A Milano anche in periferia gli alloggi non sarebbero accessibili ai redditi medi per il 60% della popolazione. Il social housing dovrebbe: presidiare il rischio di ulteriore polarizzazione; creare delle condizioni di affordability al di sotto delle condizioni di mercato (la casa in affitto da sola non basta); svilupparsi entro una logica di sistema (cooperative, no profit e for profit)». Per questo l’edilizia residenziale pubblica, è una componente fondamentale dell’housing sociale. Bisogna interrogarsi sulla capacità di produrre progetti interessanti e che dialogano con il contesto cittadino.

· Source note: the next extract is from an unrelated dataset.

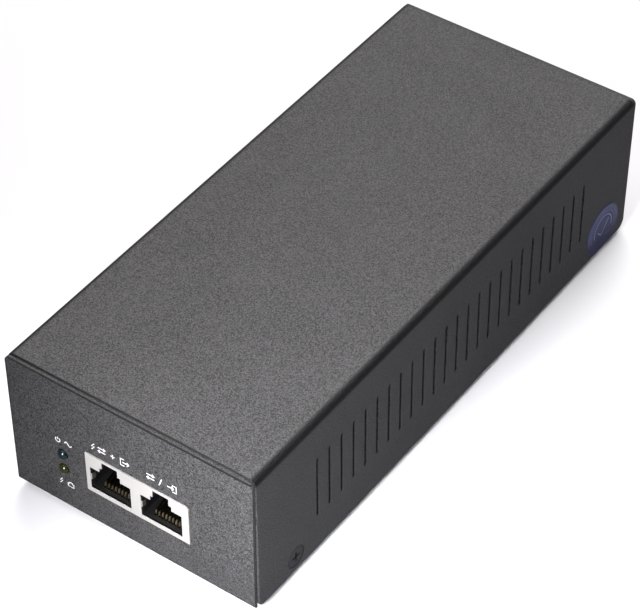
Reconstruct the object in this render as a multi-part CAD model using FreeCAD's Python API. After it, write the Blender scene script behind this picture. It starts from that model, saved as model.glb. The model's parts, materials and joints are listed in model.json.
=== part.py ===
import FreeCAD, Part
import math
import os

# A mains-powered injector that feeds power and data down one network cable.
# Millimetres, +Z up. x = 0 is the middle of the width, y = 0 the middle of the
# length, z = 0 the plane under the feet. The two network ports face -Y.

# Case
body_width = 74.0
body_length = 170.0
body_height = 44.0
foot_height = 2.0
foot_radius = 5.0
foot_inset = 10.0
foot_from_end = 20.0
sheet = 1.0
cover_bend = 2.0
pan_bend = 1.4
cut_edge_round = 0.35
cover_corner = 2.4
panel_corner = 1.4
panel_drop = 0.5
panel_right_high = 36.8
panel_right_low = 36.4
side_gap = 0.15
end_gap = 0.1
flange_height = 10.0
flange_relief = 7.0
flange_bend = 0.6

# Side vents and cover screws
vent_count = 25
vent_pitch = 5.0
vent_width = 1.0
vent_height = 20.0
vent_above_bottom = 21.4
screw_from_end = 16.0
screw_above_bottom = 4.8
cover_screw = {"head": 2.85, "cone": 1.1, "shank": 1.45, "length": 6.0}
screw_sink = 0.05
screw_rim = 0.2

# Round seal over the rear right-hand screw
seal_radius = 7.9
seal_thickness = 0.15
seal_y = 72.2
seal_above_bottom = 7.0
seal_trim = 0.8

# Network jack block, measured from the middle of the width and the case bottom
jack_left = -13.65
jack_right = 17.65
jack_low = 11.5
jack_high = 24.35
jack_depth = 21.0
jack_proud = 0.3
jack_wall = 0.25
jack_corner = 0.8
port_centres = (-6.2, 9.3)
port_floor = 12.8
port_ceiling = 20.0
port_step = 21.45
port_top = 23.65
port_half = 6.2
step_half = 3.2
latch_half = 2.42
port_depth = 12.8
contact_pitch = 1.02
contacts_per_port = 8

# Status lamps
lamp_x = -21.03
lamp_heights = (19.0, 13.95)
lamp_radius = 1.5
lamp_nose = 1.35
lamp_setback = 3.8

# Mains inlet and earth screw on the rear panel
inlet_x = 9.0
inlet_height = 23.0
inlet_screw_spacing = 40.0
inlet_flange = 2.6
inlet_body = (27.4, 20.2)
inlet_cavity = (24.0, 16.4)
inlet_cavity_depth = 15.6
inlet_body_depth = 19.0
blade_spacing = 14.0
blade_offset = 2.0
blade_recess = 4.6
earth_screw_x = -27.0
earth_screw_height = 11.0
washer_height = 0.8
lug_thickness = 0.8
wire_radius = 1.2
sleeve_grip = 1.5
tab_length = 7.5

# Board
board_thickness = 1.6
board_half_width = 33.2
board_rear = 57.0
standoff_height = 8.8
standoff_radius = 2.7
standoff_x = 29.5
standoff_rows = (-74.0, -12.0, 52.0)
film_thickness = 0.4

# Components on the board: the middle of each one's footprint, then the larger ones' sizes
board_places = {
    "terminal_block": (9.0, 41.0),
    "fuse": (28.0, 38.0),
    "varistor": (18.0, 31.0),
    "thermistor": (-2.0, 31.0),
    "x_capacitor": (-20.0, 43.0),
    "choke": (-20.0, 26.0),
    "bridge_rectifier": (10.0, 24.0),
    "bulk_capacitor": (-21.5, 4.0),
    "primary_heatsink": (28.0, 8.2),
    "transformer": (6.5, -7.0),
    "y_capacitor": (-3.5, 13.0),
    "optocoupler": (-10.0, -16.0),
    "control_chip": (-21.5, -17.5),
    "secondary_heatsink": (-29.5, -38.0),
    "inductor": (-12.0, -38.0),
    "power_controller": (24.0, -60.0),
    "output_capacitors": (8.0, -37.0),
    "line_magnetics": (1.4, -54.0),
}
choke_size = {"outer": 9.5, "inner": 5.0, "height": 9.0, "lift": 1.8}
inductor_size = {"outer": 7.0, "inner": 3.8, "height": 7.0, "lift": 1.6}
transformer_size = {"width": 24.0, "depth": 26.0, "height": 24.0, "leg": 5.0}
plate_thickness = 2.0
heatsink_screw_level = 18.0

# Levels and edges worked out from the values above
half_width = body_width / 2
front = -body_length / 2
rear = body_length / 2
bottom = foot_height
top = bottom + body_height
floor = bottom + sheet
ceiling = top - sheet
cover_end = rear - sheet - end_gap
pan_half = half_width - sheet - side_gap
panel_top = top - panel_drop
screw_rows = (front + screw_from_end, rear - screw_from_end)
screw_level = bottom + screw_above_bottom
board_low = floor + standoff_height
board_top = board_low + board_thickness
board_front = front + sheet + 0.4
jack_face = front - jack_proud
lamp_base = front + lamp_setback
inlet_level = bottom + inlet_height
inlet_face = rear + inlet_flange
earth_screw_level = bottom + earth_screw_height
tab_end = rear - inlet_body_depth - tab_length
sleeve_end = tab_end - sleeve_grip

Vector = FreeCAD.Vector


# Shape helpers

def box(x0, x1, y0, y1, z0, z1):
    return Part.makeBox(x1 - x0, y1 - y0, z1 - z0, Vector(x0, y0, z0))


def rod(radius, start, direction, length):
    return Part.makeCylinder(radius, length, Vector(*start), Vector(*direction))


def place(shape, position, direction=(0, 0, 1)):
    """Move a shape made about the origin so that its +Z points along direction."""
    turned = shape.copy()
    rotation = FreeCAD.Rotation(Vector(0, 0, 1), Vector(*direction))
    turned.Placement = FreeCAD.Placement(Vector(*position), rotation)
    return turned


def rounded_wire(points, radii, closed=False):
    """Straight runs joined by tangent arcs, with one radius for each corner."""
    corners = [Vector(*point) for point in points]
    count = len(corners)
    joints = []
    for index, corner in enumerate(corners):
        radius = radii[index]
        at_end = not closed and index in (0, count - 1)
        if radius == 0 or at_end:
            joints.append((corner, corner, corner))
            continue
        back = (corners[index - 1] - corner).normalize()
        ahead = (corners[(index + 1) % count] - corner).normalize()
        half_angle = back.getAngle(ahead) / 2
        reach = radius / math.tan(half_angle)
        middle = (back + ahead).normalize() * (radius / math.sin(half_angle) - radius)
        joints.append((corner + back * reach, corner + middle, corner + ahead * reach))
    edges = []
    for index, (start, middle, end) in enumerate(joints):
        if start.distanceToPoint(end) > 1e-6:
            edges.append(Part.Arc(start, middle, end).toShape())
        last = index == count - 1
        if last and not closed:
            break
        following = joints[(index + 1) % count][0]
        if end.distanceToPoint(following) > 1e-6:
            edges.append(Part.LineSegment(end, following).toShape())
    return Part.Wire(edges)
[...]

Serve, perché l’housing sociale funzioni, una strategia politica, una visione, un disegno generale, per dare un senso a questa collezione ricca, ma mal organizzata. Le potenzialità non mancano, serve una linea progettuale forte nel pubblico, ma anche nel privato. Servono dinamiche di scambio. Scambio tra quartieri, chi vive nell’housing sociale non deve sentirsi isolato, impermeabile, manca questa connessione ed è questa connessione che bisogna praticare, avviare, per un’edilizia popolare rivoluzionaria. E anche per questo che servono un'urbanistica e un'architettura che sappiano farsi interpreti di una tensione civile e comunitaria. Un giusto equilibrio fra realismo e utopia del progetto per prendere in mano le sorti della città, la sfida a superare modelli consolidati.